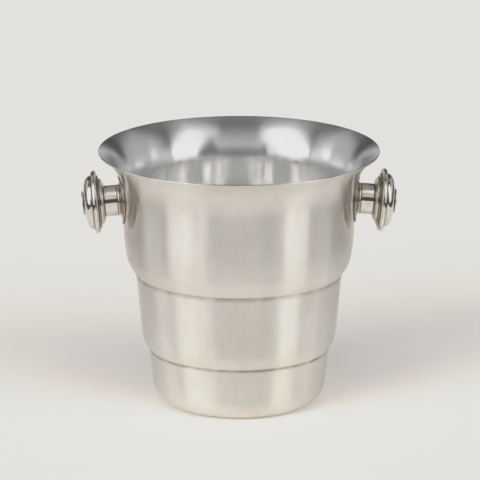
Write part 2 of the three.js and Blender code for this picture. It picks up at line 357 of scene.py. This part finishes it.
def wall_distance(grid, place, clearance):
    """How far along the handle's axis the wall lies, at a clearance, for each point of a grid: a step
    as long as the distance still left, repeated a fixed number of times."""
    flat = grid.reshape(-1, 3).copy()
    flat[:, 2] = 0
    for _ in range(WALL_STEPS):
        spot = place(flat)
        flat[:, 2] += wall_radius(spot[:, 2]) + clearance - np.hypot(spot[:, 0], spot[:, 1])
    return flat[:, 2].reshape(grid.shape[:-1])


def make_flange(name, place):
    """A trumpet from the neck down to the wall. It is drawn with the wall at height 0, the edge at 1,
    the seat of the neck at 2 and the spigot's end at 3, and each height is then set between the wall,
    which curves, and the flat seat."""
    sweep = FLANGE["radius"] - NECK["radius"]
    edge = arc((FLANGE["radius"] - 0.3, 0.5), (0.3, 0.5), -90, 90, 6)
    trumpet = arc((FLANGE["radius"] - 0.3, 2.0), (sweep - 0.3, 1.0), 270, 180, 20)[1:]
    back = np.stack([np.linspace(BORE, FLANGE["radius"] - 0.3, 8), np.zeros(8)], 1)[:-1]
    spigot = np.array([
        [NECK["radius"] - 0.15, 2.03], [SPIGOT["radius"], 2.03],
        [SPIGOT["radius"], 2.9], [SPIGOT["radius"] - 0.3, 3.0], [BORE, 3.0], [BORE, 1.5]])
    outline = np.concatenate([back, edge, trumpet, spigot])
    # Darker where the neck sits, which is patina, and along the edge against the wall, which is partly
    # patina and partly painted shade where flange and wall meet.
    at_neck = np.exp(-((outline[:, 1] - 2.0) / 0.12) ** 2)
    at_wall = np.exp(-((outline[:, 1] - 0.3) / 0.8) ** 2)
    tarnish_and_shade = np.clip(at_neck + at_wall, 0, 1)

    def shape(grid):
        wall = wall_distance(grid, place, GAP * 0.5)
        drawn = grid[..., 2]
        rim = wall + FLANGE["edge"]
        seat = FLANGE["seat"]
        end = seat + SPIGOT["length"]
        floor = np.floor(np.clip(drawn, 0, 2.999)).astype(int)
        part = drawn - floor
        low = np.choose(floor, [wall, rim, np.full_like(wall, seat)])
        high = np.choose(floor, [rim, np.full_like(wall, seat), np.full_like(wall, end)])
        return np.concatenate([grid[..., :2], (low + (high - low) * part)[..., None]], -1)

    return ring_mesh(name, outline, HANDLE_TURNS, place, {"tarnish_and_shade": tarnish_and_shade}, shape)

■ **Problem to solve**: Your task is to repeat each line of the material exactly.

■ **Task solution**:
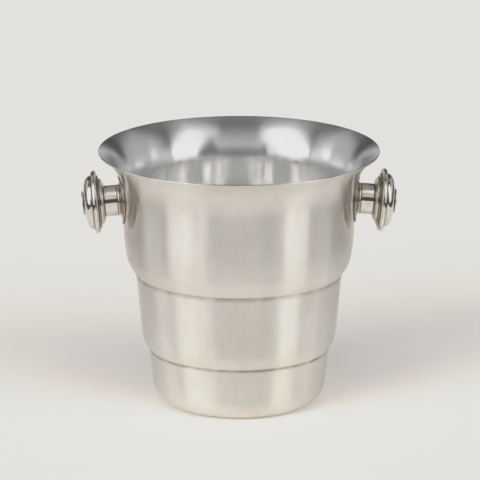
Write part 2 of the three.js and Blender code for this picture. It picks up at line 357 of scene.py. This part finishes it.
def wall_distance(grid, place, clearance):
    """How far along the handle's axis the wall lies, at a clearance, for each point of a grid: a step
    as long as the distance still left, repeated a fixed number of times."""
    flat = grid.reshape(-1, 3).copy()
    flat[:, 2] = 0
    for _ in range(WALL_STEPS):
        spot = place(flat)
        flat[:, 2] += wall_radius(spot[:, 2]) + clearance - np.hypot(spot[:, 0], spot[:, 1])
    return flat[:, 2].reshape(grid.shape[:-1])


def make_flange(name, place):
    """A trumpet from the neck down to the wall. It is drawn with the wall at height 0, the edge at 1,
    the seat of the neck at 2 and the spigot's end at 3, and each height is then set between the wall,
    which curves, and the flat seat."""
    sweep = FLANGE["radius"] - NECK["radius"]
    edge = arc((FLANGE["radius"] - 0.3, 0.5), (0.3, 0.5), -90, 90, 6)
    trumpet = arc((FLANGE["radius"] - 0.3, 2.0), (sweep - 0.3, 1.0), 270, 180, 20)[1:]
    back = np.stack([np.linspace(BORE, FLANGE["radius"] - 0.3, 8), np.zeros(8)], 1)[:-1]
    spigot = np.array([
        [NECK["radius"] - 0.15, 2.03], [SPIGOT["radius"], 2.03],
        [SPIGOT["radius"], 2.9], [SPIGOT["radius"] - 0.3, 3.0], [BORE, 3.0], [BORE, 1.5]])
    outline = np.concatenate([back, edge, trumpet, spigot])
    # Darker where the neck sits, which is patina, and along the edge against the wall, which is partly
    # patina and partly painted shade where flange and wall meet.
    at_neck = np.exp(-((outline[:, 1] - 2.0) / 0.12) ** 2)
    at_wall = np.exp(-((outline[:, 1] - 0.3) / 0.8) ** 2)
    tarnish_and_shade = np.clip(at_neck + at_wall, 0, 1)

    def shape(grid):
        wall = wall_distance(grid, place, GAP * 0.5)
        drawn = grid[..., 2]
        rim = wall + FLANGE["edge"]
        seat = FLANGE["seat"]
        end = seat + SPIGOT["length"]
        floor = np.floor(np.clip(drawn, 0, 2.999)).astype(int)
        part = drawn - floor
        low = np.choose(floor, [wall, rim, np.full_like(wall, seat)])
        high = np.choose(floor, [rim, np.full_like(wall, seat), np.full_like(wall, end)])
        return np.concatenate([grid[..., :2], (low + (high - low) * part)[..., None]], -1)

    return ring_mesh(name, outline, HANDLE_TURNS, place, {"tarnish_and_shade": tarnish_and_shade}, shape)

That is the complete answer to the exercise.